Lust for Life (1956)
excellent and i'm told accurate film
When I first heard Hollywood had made a film about a great artist and Kirk Douglas(although a fine actor) was the lead I thought automatically of how poor it would be. But i was very wrong, I really consider this, if not a great film then certainly a very very good one. It pleasantly surprised me with its use of Van Gogh's artistry as somewhat the main character. Its a solid cast also, James Donald is quite interesting in the part of Theo(Vincents brother), Anthony Quinn as Paul Gauguin is very good(he won the Oscar for supporting actor)although his part is very small, and Kirk Douglas gives probably the best performance I've seen him give in a film. The soundtrack is also very powerful and Vicente Minnelli certainly puts in a good shift in this thoroughly enjoyable film.

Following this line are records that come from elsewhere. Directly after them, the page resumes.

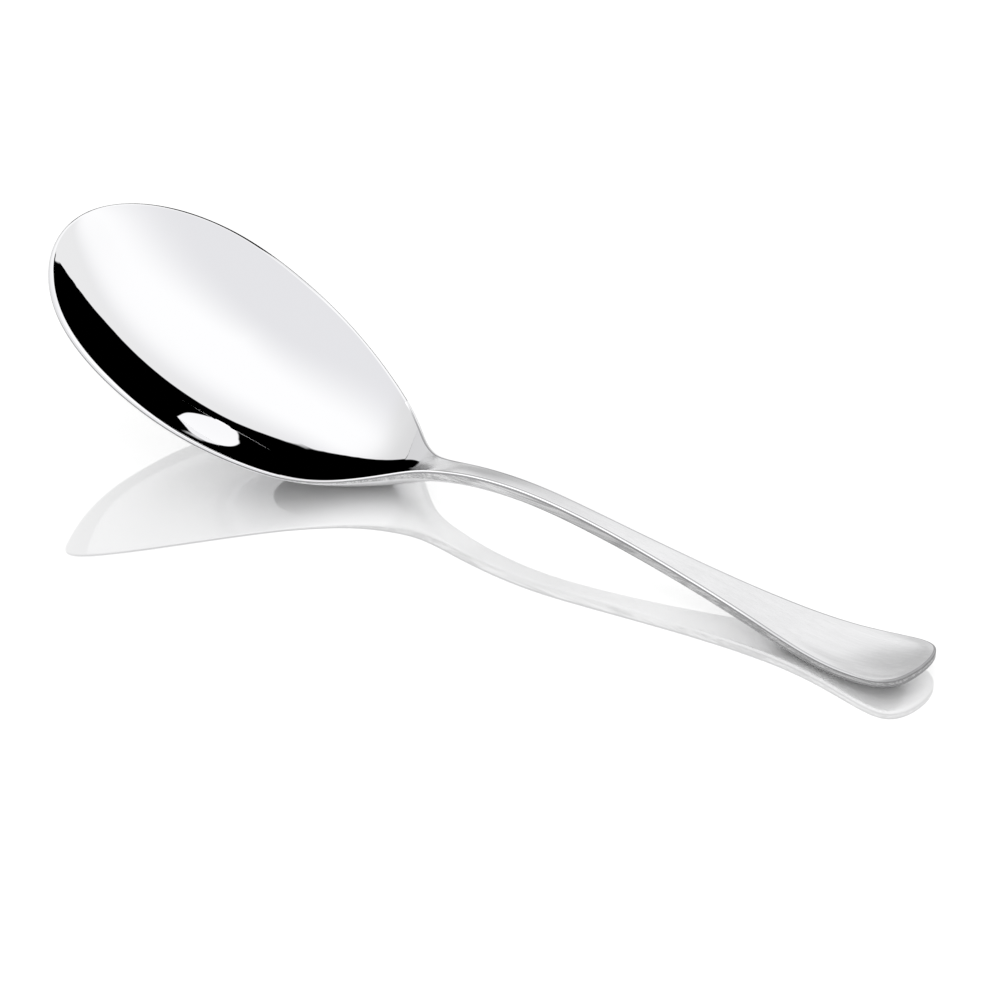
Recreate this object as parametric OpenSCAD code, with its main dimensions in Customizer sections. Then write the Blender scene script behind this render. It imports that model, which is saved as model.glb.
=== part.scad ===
// Serving spoon with a wide shallow bowl and a cranked handle.
// X runs along the spoon, from the bowl's tip to the handle's end, and Y across it.
// The spoon lies on the table, at Z 0, on two bellies: the bowl's and the handle's.
// The origin is on the table, halfway along the spoon.

/* [Bowl] */
// Length of the bowl, from its tip to the neck
bowl_l = 118; // [95:1:140]
// Greatest width of the bowl
bowl_w = 73; // [50:1:90]
// Height of the rim at the bowl's tip
tip_h = 44.7; // [35:0.1:55]
// Height of the rim at the bowl's heel, where it is lowest
heel_h = 6.8; // [5:0.1:9]
// Thickness of the metal in the middle of the bowl
bowl_t = 1.8; // [1:0.1:2.5]
// Thickness of the metal at the rim
rim_t = 0.9; // [0.6:0.1:1.5]

/* [Neck and shank] */
// Width of the neck, where the bowl meets the handle
neck_w = 6.7; // [5.5:0.1:9]
// Height of the neck's upper face
neck_h = 11; // [9:0.1:13]
// Width of the shank where it is slimmest
shank_w = 5.2; // [4:0.1:8]
// Thickness of the shank at its edges
shank_t = 2.9; // [2:0.1:3.5]
// How far the shank's face and its underside are crowned across
shank_crown_h = 0.2; // [0.1:0.05:0.4]
// Height of the upper face at the crest of the shank's arch
crest_h = 13; // [11:0.1:18]

/* [Handle] */
// Length of the handle, from the neck to its end
handle_l = 132; // [100:1:160]
// Greatest width of the handle, near its end
end_w = 22; // [14:0.1:30]
// Thickness of the metal near the handle's end
end_t = 2.4; // [1.6:0.1:3]
// How far the handle's face is dished near its end, and its underside bulges
dish_h = 1.25; // [0.5:0.05:2]
// Height of the upturned end's upper edge
end_h = 6; // [4.5:0.1:9]

/* [Hidden] */

// The share of an edge's thickness that its bevels take at the top and bottom
edge_bevel_share = 0.22;
// Fullness of the bowl's section: the power of its curve at the heel, and what the tip adds
heel_power = 2;
tip_power_extra = 1.4;
// Where along the bowl the tip's extra fullness has faded away
tip_power_place_share = 0.65;

// Slices for each stretch between two stations, and strips across the spoon
slices = 3;
strips = 14;
// The first slice stands this share of a stretch inside each round end
end_gap_share = 0.08;

overall_l = bowl_l + handle_l;
// The handle's upper edge where the handle lies on the table
low_h = end_t + dish_h;
// Thickness of the shank in the middle, and how far its underside reaches below its upper edges
crowned_t = shank_t + 2 * shank_crown_h;
shank_depth = shank_t + shank_crown_h;

function between(a, b, share) = a + (b - a) * share;

// A station is [place, half width, rim height, belly height, middle thickness, edge thickness].
// Bowl from the tip to the belly that lies on the table, as shares of
// [bowl_l, half of bowl_w, heel_h to tip_h, tip belly height, rim_t to bowl_t]
bowl_shares = [
    [0, 0, 1, 1, 0],
    [0.025, 0.383, 0.956, 0.893, 0.8],
    [0.093, 0.7, 0.843, 0.648, 1],
    [0.195, 0.914, 0.68, 0.419, 1],
    [0.33, 1, 0.476, 0.225, 1],
    [0.483, 0.962, 0.267, 0.099, 1],
    [0.627, 0.816, 0.102, 0.033, 1],
    [0.746, 0.61, 0.006, 0, 1]
];
bowl_stations = [for (s = bowl_shares) [
    bowl_l * s[0],
    bowl_w / 2 * s[1],
    between(heel_h, tip_h, s[2]),
    (tip_h - rim_t) * s[3],
    between(rim_t, bowl_t, s[4]),
    rim_t
]];

// Heel to neck, as shares of
// [bowl_l, half of neck_w to half of bowl_w, heel_h to neck_h, neck belly height,
//  bowl_t to crowned_t, rim_t to shank_t]
neck_shares = [
    [0.83, 0.321, 0, 0.107, 0.25, 0.15],
    [0.89, 0.141, 0.31, 0.358, 0.7, 0.45],
    [0.94, 0.037, 0.645, 0.652, 0.95, 0.8],
    [1, 0, 1, 1, 1, 1]
];
neck_stations = [for (s = neck_shares) [
    bowl_l * s[0],
    between(neck_w, bowl_w, s[1]) / 2,
    between(heel_h, neck_h, s[2]),
    (neck_h - shank_depth) * s[3],
    between(bowl_t, crowned_t, s[4]),
    between(rim_t, shank_t, s[5])
]];

// Neck to the crest of the arch, as shares of
// [handle_l, shank_w to neck_w, neck_h to crest_h]
arch_shares = [
    [0.076, 0.35, 0.76],
    [0.197, 0, 1]
];
arch_stations = [for (s = arch_shares)
    let (height = between(neck_h, crest_h, s[2])) [
    bowl_l + handle_l * s[0],
    between(shank_w, neck_w, s[1]) / 2,
    height,
    height - shank_depth,
    crowned_t,
    shank_t
]];

// Down from the crest to the stretch that lies on the table, as shares of
// [handle_l, shank_w to end_w, low_h to crest_h, shank_t to end_t, dish_h, shank_crown_h]
flare_shares = [
    [0.348, 0.014, 0.804, 0, 0, 1],
    [0.5, 0.139, 0.524, 0.2, 0.05, 0.8],
    [0.644, 0.357, 0.233, 0.5, 0.25, 0.4],
    [0.758, 0.625, 0.04, 0.8, 0.65, 0.1],
    [0.848, 0.865, 0, 1, 1, 0]
];
flare_stations = [for (s = flare_shares)
    let (
        height = between(low_h, crest_h, s[2]),
        thickness = between(shank_t, end_t, s[3]),
        crown = shank_crown_h * s[5]
    ) [
    bowl_l + handle_l * s[0],
    between(shank_w, end_w, s[1]) / 2,
    height,
    height - thickness - dish_h * s[4] - crown,
    thickness + 2 * crown,
    thickness
]];

// The upturned round end, as shares of
// [handle_l, half of end_w, low_h to end_h, dish_h]
end_shares = [
    [0.924, 1, 0.387, 0.95],
    [0.981, 0.824, 0.81, 0.5],
    [1, 0, 1, 0]
];
end_stations = [for (s = end_shares)
    let (height = between(low_h, end_h, s[2])) [
    bowl_l + handle_l * s[0],
    end_w / 2 * s[1],
    height,
    height - end_t - dish_h * s[3],
    end_t,
    end_t
]];

stations = concat(bowl_stations, neck_stations, arch_stations, flare_stations, end_stations);
neck_at = len(bowl_stations) + len(neck_stations) - 1;
end_at = len(stations) - 1;

// The curve is carried on past both round ends by its mirror image, so that it closes there
// without a corner: the same places and heights come back with the half widths turned over.
carry = 3;
function turned(s) = [s[0], -s[1], s[2], s[3], s[4], s[5]];
knots = concat(
    [for (i = [carry:-1:1]) turned(stations[i])],
    stations,
    [for (i = [1:carry]) turned(stations[end_at - i])]
);

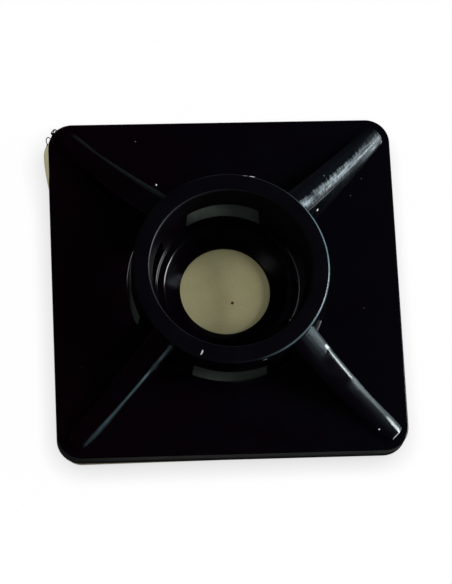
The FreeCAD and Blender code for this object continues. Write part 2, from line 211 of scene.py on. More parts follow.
@dataclass(frozen=True)
class Shell:
    """Closed mesh as arrays, in millimetres: quads, and rings of points that one flat face closes."""

    points: np.ndarray
    quads: np.ndarray
    caps: tuple[np.ndarray, ...] = ()

    @staticmethod
    def tube(grid: np.ndarray) -> "Shell":
        """Shell from a (rows, columns, 3) grid whose rows are closed rings, with a flat face on each end."""
        rows, columns = grid.shape[:2]
        first = np.arange(columns)[::-1]
        last = np.arange(columns) + (rows - 1) * columns
        return Shell(grid.reshape(-1, 3), grid_faces(rows, columns, False), (first, last))

    @staticmethod
    def ring(grid: np.ndarray) -> "Shell":
        """Shell from a (rows, columns, 3) grid that closes both ways, with its rows clockwise in section."""
        return Shell(grid.reshape(-1, 3), grid_faces(*grid.shape[:2], True)[:, ::-1])

    @staticmethod
    def merge(shells: list["Shell"]) -> "Shell":
        """One shell that holds several, each still closed by itself."""
        starts = np.cumsum([0] + [len(shell.points) for shell in shells[:-1]])
        points = np.concatenate([shell.points for shell in shells])
        quads = np.concatenate([shell.quads + start for shell, start in zip(shells, starts)])
        caps = tuple(cap + start for shell, start in zip(shells, starts) for cap in shell.caps)
        return Shell(points, quads, caps)

    def moved(self, shift: np.ndarray) -> "Shell":
        """The same shell somewhere else."""
        return Shell(self.points + shift, self.quads, self.caps)

    def turned(self, quarter: float) -> "Shell":
        """The same shell turned about the Z axis by a number of quarter turns."""
        return Shell(turn_about_z(self.points, quarter), self.quads, self.caps)

    def each_quarter(self) -> "Shell":
        """The same shell at each of the four quarter turns about the Z axis."""
        return Shell.merge([self.turned(quarter) for quarter in range(QUARTERS)])

    def to_object(self, name: str) -> bpy.types.Object:
        """Put the shell into a new mesh object, in metres, at the origin.

        Args:
            name: name of the piece.

        Returns:
            The object, linked to the scene.
        """
        mesh = bpy.data.meshes.new(name)
        corner_points = np.concatenate([self.quads.ravel(), *self.caps]).astype(np.int32)
        counts = np.array([4] * len(self.quads) + [len(cap) for cap in self.caps], dtype=np.int32)
        starts = np.concatenate([[0], np.cumsum(counts)[:-1]]).astype(np.int32)
        mesh.vertices.add(len(self.points))
        mesh.vertices.foreach_set("co", (self.points * MM).astype(np.float32).ravel())
        mesh.loops.add(len(corner_points))
        mesh.loops.foreach_set("vertex_index", corner_points)
        mesh.polygons.add(len(counts))
        mesh.polygons.foreach_set("loop_start", starts)
        mesh.polygons.foreach_set("loop_total", counts)
        mesh.update(calc_edges=True)
        mesh.validate()
        made = bpy.data.objects.new(name, mesh)
        bpy.context.scene.collection.objects.link(made)
        return made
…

Das Testament des Dr. Mabuse (1933)
1930's crime mystery drama with a dash of horror
The Testament of Dr Mabuse is an astonishing film, its unlike any other you will see, within reason. Directed by Fritz Lang in 1933 and first banned by the Nazi party then released but with a lot of cuts. The original film was much longer. A strange fact about this film is that it was also made in a french-language version with completely different actors and a different screenplay, but also directed by Lang. The theme of the film is 'Anarchy', Dr Mabuse(first introduced as a character to cinema-goers in the 1922 in another Lang film called Dr Mabuse;the Gambler)is essentially a mad scientist who has been put in a lunatic asylum at the end of the previous film. In 'the testament...' an organisation has sprung up who perpetrate his evil plans to bring 'the reign of crime' down upon society. The film begins with a brilliant scene in which the stage is set, a rhythm of machines in the background sets the tone. Without giving anything away the film is less entertaining in the middle but certainly finishes strongly. There is a spine-chilling car chase sequence near the end which is really filmed brilliantly, in fact the whole cinematography is excellent(it was done by Fritz Arno Wagner who also sat behind the camera on Langs previous film 'M'. Overall definitely worth the watch, a solid mystery movie which is still very fresh today.